The Scale of the AI Audio Surge

Generative music tools like Suno, Udio, and Boomy have lowered the barrier to producing full songs to nearly zero. A user can type a text prompt — “upbeat lo-fi hip hop with jazz piano” — and receive a polished, mastered track in seconds. Platforms like Boomy explicitly encourage users to upload these AI creations to streaming services and collect royalties from any plays they generate.

The result has been a deluge. Deezer recently disclosed that roughly 20,000 fully AI-generated tracks are uploaded to its platform every day — accounting for nearly 18% of all new content. Spotify has been forced to remove tens of thousands of AI tracks tied to streaming fraud schemes, where bot networks artificially inflate play counts to siphon royalty payments from the shared revenue pool.

The Demand Problem

Supply is exploding, but demand signals are murky at best. Most AI-generated tracks accumulate negligible listener engagement organically. They function less as cultural artifacts and more as background filler — populating mood playlists, ambient channels, and algorithmically curated streams where listeners may not notice or care about authorship.

This creates a peculiar economic dynamic. Because streaming royalties are paid from a pro-rata pool, every fractional play of an AI track represents money diverted from human artists. Even if listeners don't actively seek AI music, passive exposure through algorithmic recommendations can generate meaningful revenue at scale.

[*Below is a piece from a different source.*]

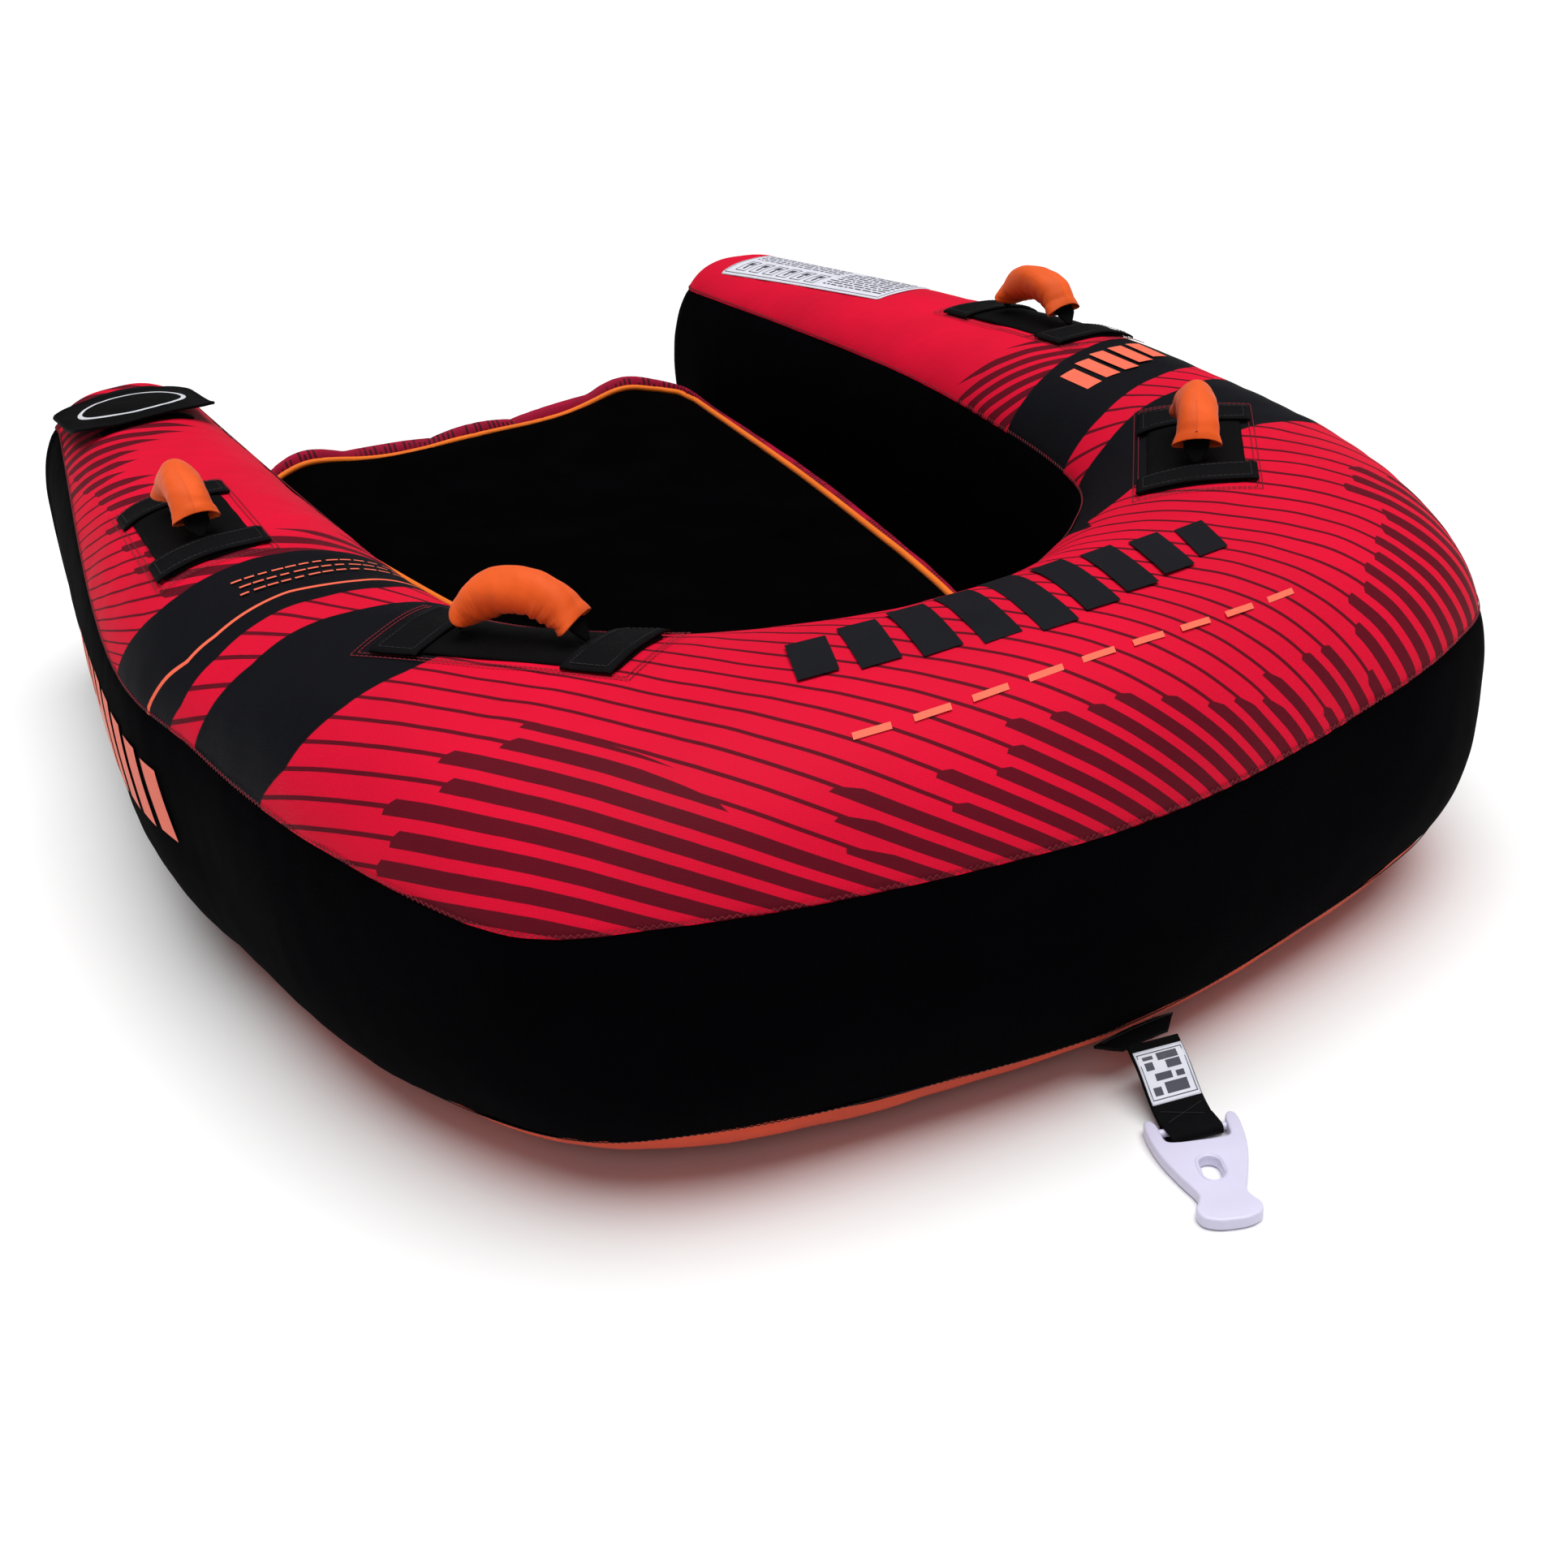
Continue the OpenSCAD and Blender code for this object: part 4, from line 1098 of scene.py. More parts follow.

Platform Responses Diverge

Streaming services are taking notably different approaches to the AI flood:

  • Spotify has rolled out a “Verified by Spotify” badge system to help listeners identify human artists, and has aggressively purged fraudulent AI uploads tied to streaming manipulation.
  • Deezer has implemented an AI detection system and now tags AI-generated content, while excluding such tracks from algorithmic recommendations and editorial playlists.
  • Apple Music has remained relatively quiet on disclosure policies but maintains stricter editorial curation that limits AI track exposure.
  • YouTube Music faces parallel challenges with its parent platform's broader generative content policies.

The Authenticity Question

For Skrew AI readers, the music streaming situation mirrors broader concerns playing out across video and image platforms. The core tension is identical: generative tools produce content faster than detection, labeling, and curation systems can adapt. Watermarking standards like C2PA exist for images and video, but audio-specific provenance signals remain underdeveloped and inconsistently applied.

Detection itself is technically difficult. Modern diffusion-based audio generators produce waveforms that don't carry the obvious artifacts of earlier text-to-music systems. Distinguishing a Suno-generated indie folk track from a bedroom producer's authentic recording is becoming a genuine technical challenge — one that requires either active watermarking at generation time or sophisticated forensic analysis of spectral characteristics.

Economic and Cultural Stakes

The streaming royalty pool is finite. If AI-generated tracks capture a meaningful percentage of plays — even from passive listening — they redirect millions of dollars annually away from human creators. Universal Music Group, Warner Music, and Sony have all signaled willingness to pursue legal action against AI training on copyrighted catalogs, but enforcement against the long tail of AI uploads is far harder.

There is also a cultural argument: streaming platforms function as cultural infrastructure, shaping what music gets discovered, what artists build careers, and what sounds define an era. Filling that infrastructure with prompt-generated content optimized for algorithmic placement rather than human connection raises questions that go beyond royalty accounting.

What to Watch

Expect increasing pressure for mandatory AI disclosure at upload, similar to the labeling regimes emerging for AI video on social platforms. Watermarking standards for generated audio will likely accelerate, and rights holders may push for AI tracks to be excluded from royalty pools entirely unless they meet specific authenticity criteria. The streaming industry's response over the next 12 months will set important precedents for how synthetic media is handled across all formats.